● **Exercise**: Consider the listing below. Extract exactly the lines from the line containing "holes = [screw_hole(angle)" to the line containing "cad_parts[node].hide_render = cad_parts[node].hide_viewport", both included.

— start Dataset content —

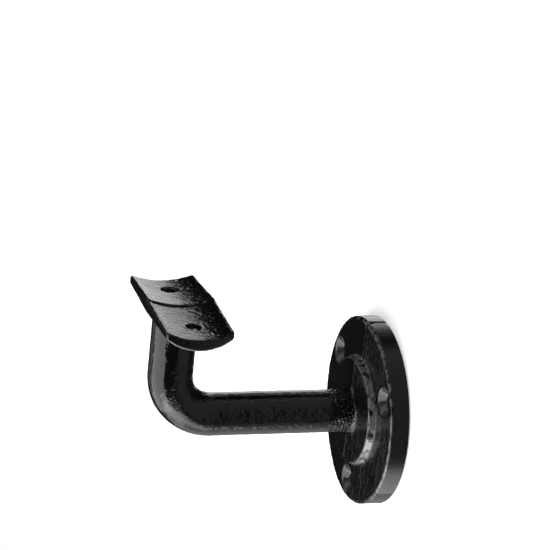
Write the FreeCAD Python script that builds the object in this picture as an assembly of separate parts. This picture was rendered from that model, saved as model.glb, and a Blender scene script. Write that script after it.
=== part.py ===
import FreeCAD, Part
import math
import os

# Wall bracket for a round handrail: one iron casting, in millimetres.
# The back of the wall plate is the plane Y = 0 and the wall is on its +Y side.
# The arm stands out along -Y, the neck rises along +Z, and the rail runs along X.
# The origin is the centre of the plate's back face.

V = FreeCAD.Vector
OUTWARD = V(0, -1, 0)
UP = V(0, 0, 1)

# Wall plate: a disc whose front face falls away slightly on both sides of the
# mould line at X = 0, so each half leaves its half of the mould.
plate_diameter = 66.0
plate_edge_thickness = 6.8
mould_draft = 0.024
plate_front_round = 0.8
plate_back_round = 0.4

# Raised boss around the foot of the arm; its side leans in by the taper.
boss_base_diameter = 39.2
boss_taper = 1.0
boss_height = 2.5
boss_foot_round = 0.6

# Three countersunk screw holes, one of them straight below the arm.
screw_circle_diameter = 53.0
screw_hole_diameter = 5.2
countersink_diameter = 10.0
countersink_angle = 90.0
screw_angles = (30.0, 150.0, 270.0)

# Arm, elbow and neck.
arm_diameter = 15.0
neck_diameter = 15.5
projection = 76.2
bend_radius = 15.5
arm_foot_round = 1.4

# Saddle under the rail: a crescent in section, thickest and widest on the mould line
# and drafted to its two ends: the seat falls, the underside rises and the sides close in.
rail_diameter = 54.0
rail_clearance = 0.4
seat_height = 39.8
saddle_length = 54.8
saddle_width = 23.8
saddle_end_taper = 0.9
seat_end_drop = 1.0
underside_end_rise = 1.1
underside_radius = 17.5
saddle_middle_thickness = 6.4
saddle_toward_wall = 1.5
saddle_end_bow = 0.7
saddle_corner_round = 1.4
saddle_rim_round = 0.6
neck_top_round = 0.9
seat_cover = 0.8
rail_hole_diameter = 5.4
rail_hole_spacing = 33.0

# Sizes that follow from the ones above.
plate_radius = plate_diameter / 2
ridge_rise = mould_draft * plate_radius
boss_slope = boss_taper / boss_height
ring_edge_slack = 0.1
seat_radius = rail_diameter / 2 + rail_clearance
saddle_axis_y = -projection + saddle_toward_wall
big = 4 * plate_diameter


def face_depth(x):
    """How far the plate's front face stands from the wall at this X."""
    return plate_edge_thickness + mould_draft * (plate_radius - abs(x))


def roof_block(rise):
    """Block on the wall whose front has the plate's two drafted faces, moved out by rise."""
    side = face_depth(plate_radius) + rise
    middle = face_depth(0) + rise
    corners = [V(-plate_radius, 0, -big), V(plate_radius, 0, -big), V(plate_radius, -side, -big),
               V(0, -middle, -big), V(-plate_radius, -side, -big)]
    outline = Part.makePolygon(corners + corners[:1])
    return Part.Face(outline).extrude(UP * (2 * big))


def edges_where(shape, test):
    """Edges of a shape whose every sampled point passes a test."""
    found = []
    for edge in shape.Edges:
        points = edge.discretize(9)
        if all(test(p) for p in points):
            found.append(edge)
    return found


def ring_edges(shape, rise, radius, slope):
    """Edges that ring the arm on the drafted faces moved out by rise, where the
    ring's own wall leans by slope, so its radius changes a little from side to side."""
    spread = ring_edge_slack + slope * ridge_rise
    return edges_where(shape, lambda p: abs(-p.y - face_depth(p.x) - rise) < 0.01
                       and abs(math.hypot(p.x, p.z) - radius) < spread)


def make_plate():
    disc = Part.makeCylinder(plate_radius, face_depth(0) + 1, V(0, 0, 0), OUTWARD)
    plate = disc.common(roof_block(0))
    rim = edges_where(plate, lambda p: abs(math.hypot(p.x, p.z) - plate_radius) < 0.01 and p.y < -1)
    plate = plate.makeFillet(plate_front_round, rim)
    back = edges_where(plate, lambda p: abs(p.y) < 0.01)
    return plate.makeFillet(plate_back_round, back)


def make_boss():
    low = face_depth(boss_base_diameter / 2)
    reach = boss_height + 2 * ridge_rise
    base_radius = boss_base_diameter / 2 + boss_slope * low
    top_radius = boss_base_diameter / 2 - boss_slope * reach
    cone = Part.makeCone(base_radius, top_radius, low + reach, V(0, 0, 0), OUTWARD)
    return cone.common(roof_block(boss_height))


def make_rod():
    """Arm, elbow and neck, the neck a little thicker than the arm."""
    elbow_y = -(projection - bend_radius)
    arm = Part.makeCylinder(arm_diameter / 2, -elbow_y - 1, V(0, -1, 0), OUTWARD)
    start = V(0, elbow_y, 0)
    end = V(0, -projection, bend_radius)
    centre = V(0, elbow_y, bend_radius)
    halfway = centre + V(0, -math.sin(math.pi / 4), -math.cos(math.pi / 4)) * bend_radius
    spine = Part.Wire([Part.Arc(start, halfway, end).toShape()])
    sweep = Part.BRepOffsetAPI.MakePipeShell(spine)
    sweep.add(Part.Wire([Part.makeCircle(arm_diameter / 2, start, OUTWARD)]))
    sweep.add(Part.Wire([Part.makeCircle(neck_diameter / 2, end, UP)]))
    sweep.build()
    sweep.makeSolid()
    elbow = sweep.shape()
    neck_top = seat_height - seat_cover
    neck = Part.makeCylinder(neck_diameter / 2, neck_top - bend_radius, end, UP)
    return arm.fuse([elbow, neck])


def saddle_half(side):
    """Half of the saddle from the mould line to the end on one side (+1 or -1)."""
    half = saddle_length / 2
    wide, narrow = saddle_width / 2, (saddle_width - saddle_end_taper) / 2
    y = saddle_axis_y
    corner = half - saddle_end_bow
    a, b = V(side * corner, y - narrow, 0), V(side * corner, y + narrow, 0)
    start, finish = V(0, y + wide, 0), V(0, y - wide, 0)
    plan = Part.Wire([Part.Arc(a, V(side * half, y, 0), b).toShape(), Part.makeLine(b, start),
                      Part.makeLine(start, finish), Part.makeLine(finish, a)])
    block = Part.Face(plan).extrude(UP * big)
    ends = [e for e in block.Edges if abs(e.CenterOfMass.x) > corner - 0.01
            and abs(e.tangentAt(e.FirstParameter).z) > 0.9]
    block = block.makeFillet(saddle_corner_round, ends)

    def bar(radius, low, end_rise):
        """Round bar along the rail whose lowest line starts at low and rises to the end."""
        along = V(side * half, 0, end_rise).normalize()
        return Part.makeCylinder(radius, 3 * half, V(0, y, low + radius) - along * half, along)

    crescent = block.common(bar(underside_radius, seat_height - saddle_middle_thickness, underside_end_rise))
    return crescent.cut(bar(seat_radius, seat_height, -seat_end_drop))


def make_saddle():
    saddle = saddle_half(1).fuse(saddle_half(-1))
    rim = []
    for edge in saddle.Edges:
        upright = abs(edge.tangentAt((edge.FirstParameter + edge.LastParameter) / 2).z) > 0.9
        on_mould_line = all(abs(p.x) < 0.01 for p in edge.discretize(5))
        if not upright and not on_mould_line:
            rim.append(edge)
    return saddle.makeFillet(saddle_rim_round, rim)


def screw_hole(angle):
    """Countersunk hole through the plate, opening on the arm's side."""
    radius = screw_circle_diameter / 2
    x = radius * math.cos(math.radians(angle))
    z = radius * math.sin(math.radians(angle))
    drill = Part.makeCylinder(screw_hole_diameter / 2, 2 * plate_edge_thickness, V(x, 1, z), OUTWARD)
    half_tan = math.tan(math.radians(countersink_angle / 2))
    depth = (countersink_diameter - screw_hole_diameter) / 2 / half_tan
    mouth = face_depth(x)
    extra = 2.0
    cone = Part.makeCone(screw_hole_diameter / 2, countersink_diameter / 2 + extra * half_tan,
                         depth + extra, V(x, -(mouth - depth), z), OUTWARD)
    return drill.fuse(cone)


def rail_hole(x):
    """Plain hole up through the saddle for a rail screw."""
    bottom = seat_height - 2 * saddle_middle_thickness
    return Part.makeCylinder(rail_hole_diameter / 2, 4 * saddle_middle_thickness,
                             V(x, saddle_axis_y, bottom), UP)


os.makedirs("parts", exist_ok=True)
plate = make_plate().fuse(make_boss())
plate = plate.makeFillet(boss_foot_round, ring_edges(plate, 0, boss_base_diameter / 2, boss_slope))
casting = plate.fuse(make_rod())
casting = casting.makeFillet(arm_foot_round, ring_edges(casting, boss_height, arm_diameter / 2, 0))
casting = casting.fuse(make_saddle())
neck_top = edges_where(casting, lambda p: p.z > seat_height - 2 * saddle_middle_thickness
                       and abs(math.hypot(p.x, p.y + projection) - neck_diameter / 2) < 0.02)
casting = casting.makeFillet(neck_top_round, neck_top)
holes = [screw_hole(angle) for angle in screw_angles]
holes += [rail_hole(side * rail_hole_spacing / 2) for side in (-1, 1)]
casting = casting.cut(holes).removeSplitter()
casting.exportStep("parts/bracket_casting.step")
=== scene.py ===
import math

import bmesh
import bpy
import numpy as np
from mathutils import Euler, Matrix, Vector, noise


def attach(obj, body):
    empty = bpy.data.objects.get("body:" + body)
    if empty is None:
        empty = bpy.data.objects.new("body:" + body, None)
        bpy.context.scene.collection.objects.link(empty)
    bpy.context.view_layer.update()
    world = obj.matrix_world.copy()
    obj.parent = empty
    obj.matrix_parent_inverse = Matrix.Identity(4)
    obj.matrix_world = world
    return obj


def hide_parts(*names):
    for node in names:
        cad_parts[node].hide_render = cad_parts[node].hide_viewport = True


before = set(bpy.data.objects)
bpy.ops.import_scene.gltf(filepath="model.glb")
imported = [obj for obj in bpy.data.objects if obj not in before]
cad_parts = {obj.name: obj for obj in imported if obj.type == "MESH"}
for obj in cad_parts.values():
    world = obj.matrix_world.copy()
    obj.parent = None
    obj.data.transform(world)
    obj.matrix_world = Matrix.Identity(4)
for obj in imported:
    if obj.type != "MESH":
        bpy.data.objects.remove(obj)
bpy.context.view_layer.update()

# ---------------------------------------------------------------------------
# The casting: wall plate, boss, arm, elbow, neck and saddle in one piece of
# sand-cast iron. The two halves of the mould met on the plane X = 0, which
# left a thin fin on the round parts and a small step across the saddle.
# ---------------------------------------------------------------------------
MM = 0.001
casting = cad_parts["bracket_casting"]

# Sizes of the solid that the finish keeps to, in millimetres.
plate_radius = 33.0
plate_edge_thickness = 6.8
boss_radius = 19.6
arm_radius = 7.5
screw_circle_radius = 26.5
screw_angles = (30, 150, 270)
countersink_radius = 5.0
seat_height = 39.8
saddle_half_length = 27.4
saddle_axis_y = -74.7
rail_hole_radius = 2.7
rail_hole_x = 16.5

# Plate and boss lie within this distance of the wall, and grit lies on the arm's foot.
plate_and_boss_depth = 12.0
foot_start = 10.2
foot_end = 21.0

skin_step = 0.45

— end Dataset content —

● **Reply**:
holes = [screw_hole(angle) for angle in screw_angles]
holes += [rail_hole(side * rail_hole_spacing / 2) for side in (-1, 1)]
casting = casting.cut(holes).removeSplitter()
casting.exportStep("parts/bracket_casting.step")
=== scene.py ===
import math

import bmesh
import bpy
import numpy as np
from mathutils import Euler, Matrix, Vector, noise


def attach(obj, body):
    empty = bpy.data.objects.get("body:" + body)
    if empty is None:
        empty = bpy.data.objects.new("body:" + body, None)
        bpy.context.scene.collection.objects.link(empty)
    bpy.context.view_layer.update()
    world = obj.matrix_world.copy()
    obj.parent = empty
    obj.matrix_parent_inverse = Matrix.Identity(4)
    obj.matrix_world = world
    return obj


def hide_parts(*names):
    for node in names:
        cad_parts[node].hide_render = cad_parts[node].hide_viewport = True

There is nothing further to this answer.